Plaintiff cites to Farnham v. City of Los Angeles (1998) 68 Cal.App.4th 1097, 1103, arguing the concrete perimeter does not become a trail or path by simply calling it a trail. Farnham concerns a bike trail which the plaintiff argued was a highway. The plaintiff’s argument there failed because the bike trail’s intended use was to allow bikes to pass, meaning the trail was a trail, not a highway as the plaintiff there contended. Here, Plaintiff borrows language from Farnham to analogize the concrete around the Children’s Playground with a parking lot, which does not become a trail simply because it is labeled as one. However, a parking lot is primarily used as a parking lot to park cars, not as a walkway to recreational activities. By contrast the concrete around the Children’s Playground serves no other purpose than to allow access to the recreational equipment inside the playground. Plaintiff offers no evidence showing the concrete’s intended and actual use is anything else. Thus, the concrete is a trail for purposes of Gov. Code section 831.4.

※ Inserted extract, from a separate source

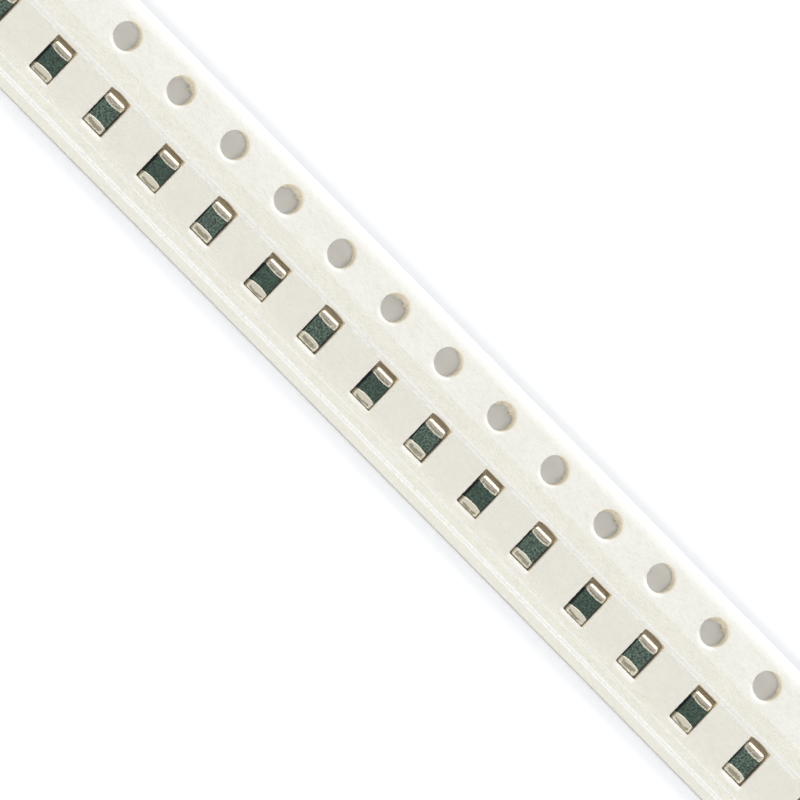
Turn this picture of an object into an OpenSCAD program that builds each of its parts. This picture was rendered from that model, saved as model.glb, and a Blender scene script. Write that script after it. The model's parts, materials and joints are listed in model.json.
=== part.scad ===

Defendants’ motion for summary judgment is granted as to premises liability, including dangerous condition of public property.
Negligence
Defendants argue that Plaintiff’s claim for general negligence cannot survive because general negligence does not apply to public entities.
There is no common law tort liability for public entities in California, including negligence. (McCarty v. State of California Dept. of Transp. (2008) 164 Cal.App.4th 955, 975.)
Here, Plaintiff’s claim for negligence cannot be sustained because Defendants are public entities and there is no common law negligence liability for public entities in California. Accordingly, Defendants’ motion for summary judgment is granted as to Plaintiff’s cause of action for negligence.